Gerald (Jerry) A. Feltham became a Chartered Accountant in 1960, received his Bachelor of Commerce from the University of Saskatchewan, Canada, in 1961 and his Ph.D. in Accounting and Management Science from the University of California, Berkeley, in 1967. He taught at the University of Alberta from 1961 to 1963 before he did his Ph.D., and then taught at Stanford University from 1967 to 1971. In 1971 he became an Associate Professor at the University of British Columbia, where he became an Emeritus Professor in 2004. Jerry was an early leader in the application of information economic research to accounting. His dissertation was published by the American Accounting Association (AAA) in 1972 under the title Information Evaluation. A paper from his dissertation won the 1968 AAA Competitive Manuscript Award and his dissertation won the 1967 McKinsey Foundation Post-Doctoral Fellowship Award (for the best dissertation in the field of management in North America). Throughout his career Jerry has received many awards for his research and teaching of graduate students. These include AAA awards for a Notable Contribution to Accounting Literature, a SeminalContribution to Accounting Literature, a Notable Contribution to Management Accounting Literature, the Wildman Medal, and Outstanding Educator. Other research awards include the Canadian Accounting Association's Haim Falk Award for distinguished contribution to Accounting Thought, the University of British Columbia Killam Research Prize, and the Faculty of Commerce Research Excellence Award. In 2003 and 2004 he was elected to be a Fellow of the Royal Society of Canada, and to the Accounting Hall of Fame. In addition, he received the Lifetime Achievement Award from the Institute of Chartered Accountants of British Columbia and the Lifetime Contribution to Management Accounting from the Management Accounting Section of the AAA.
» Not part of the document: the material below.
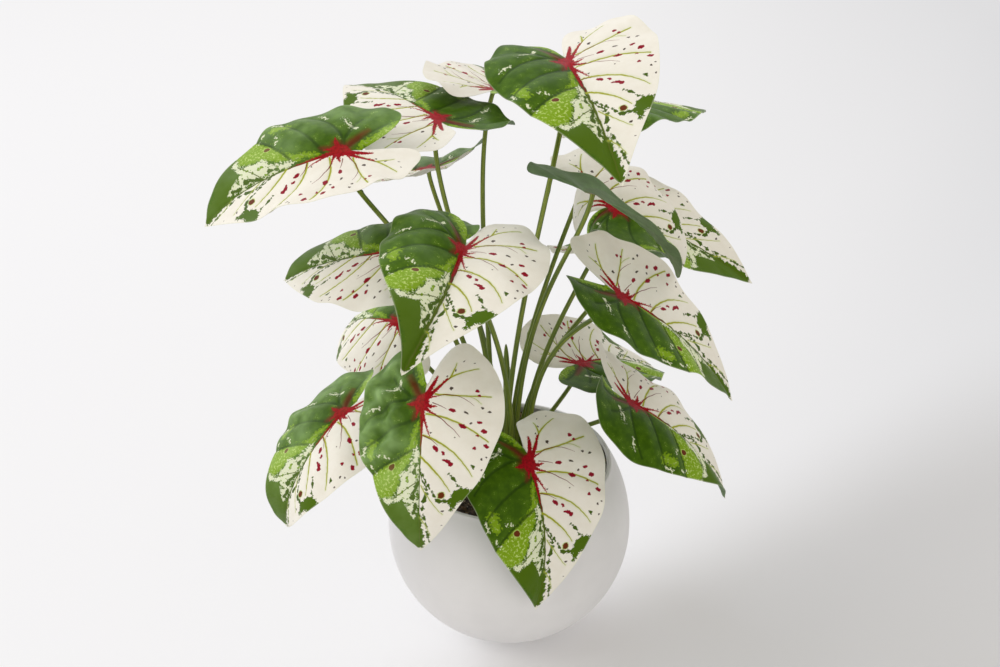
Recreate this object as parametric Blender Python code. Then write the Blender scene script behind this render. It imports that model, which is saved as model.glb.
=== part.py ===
"""A potted caladium: heart-shaped two-tone leaves on slender stalks, in a white ball-shaped pot.

Metres, +Z up. The origin is the centre of the pot's flat foot. Each stalk stands in its own socket
in the soil and ends just under its leaf, where the leaf's main veins meet.
"""

import math
from typing import NamedTuple

import bmesh
import bpy
import numpy as np
from mathutils import Matrix, Vector

# Pot: the lower part of a ball, drawn in a little less towards the mouth than a true ball would be.
POT_RADIUS = 0.100
POT_WIDEST = 0.089
POT_TOP = 0.1525
MOUTH_RADIUS = 0.082
FOOT_RADIUS = 0.0435
POT_WALL = 0.0036
POT_FLOOR = 0.006
POT_SEGMENTS = 36

# Soil: fills the pot to a little below its rim.
SOIL_TOP = 0.145
SOIL_GAP = 0.0004
SOCKET_DEPTH = 0.016
SOCKET_GAP = 0.00035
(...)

For many years, Jerry has taught two Ph.D. seminars on analytical research in accounting: one on information in markets and the other on performance evaluation. His lecture notes from these two courses provided the foundation for his two recent books with Peter Christensen: Economics of Accounting: Volume I - Information in Markets and Volume II - Performance Evaluation published currently by Springer.